* _What is being asked_
Copy out the data below verbatim.
==== Data lines ====
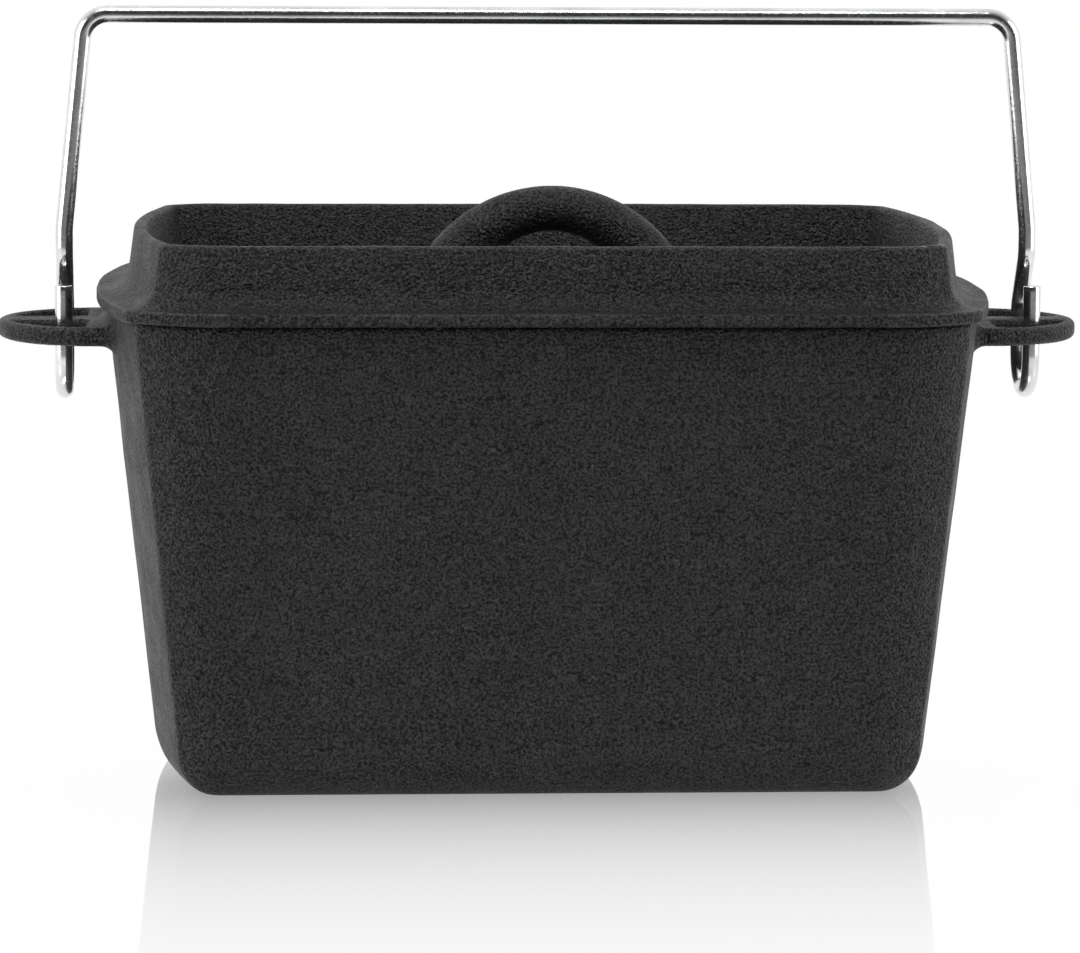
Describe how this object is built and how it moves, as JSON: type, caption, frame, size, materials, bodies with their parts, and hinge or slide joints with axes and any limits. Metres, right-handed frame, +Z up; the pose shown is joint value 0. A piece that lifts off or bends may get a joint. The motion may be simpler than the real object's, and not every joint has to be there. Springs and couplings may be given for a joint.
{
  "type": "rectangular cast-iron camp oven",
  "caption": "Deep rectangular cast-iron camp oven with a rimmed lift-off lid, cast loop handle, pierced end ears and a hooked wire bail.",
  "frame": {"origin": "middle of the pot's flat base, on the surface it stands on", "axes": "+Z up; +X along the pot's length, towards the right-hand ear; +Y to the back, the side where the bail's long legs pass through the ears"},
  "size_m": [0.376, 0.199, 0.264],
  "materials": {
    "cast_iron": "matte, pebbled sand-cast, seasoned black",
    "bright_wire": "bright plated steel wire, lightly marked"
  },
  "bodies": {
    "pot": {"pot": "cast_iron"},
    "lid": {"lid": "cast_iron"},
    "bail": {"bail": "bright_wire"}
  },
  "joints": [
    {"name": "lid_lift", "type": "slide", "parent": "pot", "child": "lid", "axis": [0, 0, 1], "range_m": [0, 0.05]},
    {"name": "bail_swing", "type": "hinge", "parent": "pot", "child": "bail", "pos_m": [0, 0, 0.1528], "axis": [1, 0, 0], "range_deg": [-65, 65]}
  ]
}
====
* _Written response_
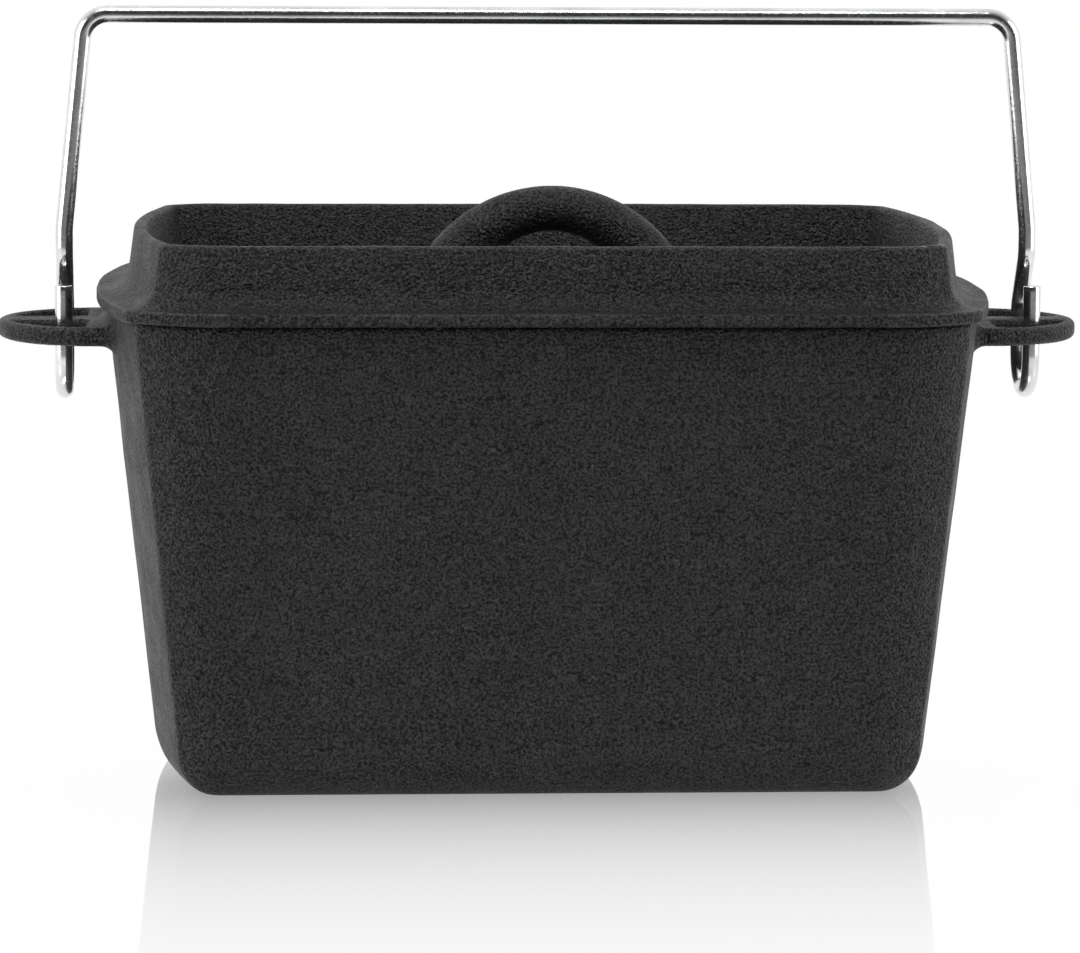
Describe how this object is built and how it moves, as JSON: type, caption, frame, size, materials, bodies with their parts, and hinge or slide joints with axes and any limits. Metres, right-handed frame, +Z up; the pose shown is joint value 0. A piece that lifts off or bends may get a joint. The motion may be simpler than the real object's, and not every joint has to be there. Springs and couplings may be given for a joint.
{
  "type": "rectangular cast-iron camp oven",
  "caption": "Deep rectangular cast-iron camp oven with a rimmed lift-off lid, cast loop handle, pierced end ears and a hooked wire bail.",
  "frame": {"origin": "middle of the pot's flat base, on the surface it stands on", "axes": "+Z up; +X along the pot's length, towards the right-hand ear; +Y to the back, the side where the bail's long legs pass through the ears"},
  "size_m": [0.376, 0.199, 0.264],
  "materials": {
    "cast_iron": "matte, pebbled sand-cast, seasoned black",
    "bright_wire": "bright plated steel wire, lightly marked"
  },
  "bodies": {
    "pot": {"pot": "cast_iron"},
    "lid": {"lid": "cast_iron"},
    "bail": {"bail": "bright_wire"}
  },
  "joints": [
    {"name": "lid_lift", "type": "slide", "parent": "pot", "child": "lid", "axis": [0, 0, 1], "range_m": [0, 0.05]},
    {"name": "bail_swing", "type": "hinge", "parent": "pot", "child": "bail", "pos_m": [0, 0, 0.1528], "axis": [1, 0, 0], "range_deg": [-65, 65]}
  ]
}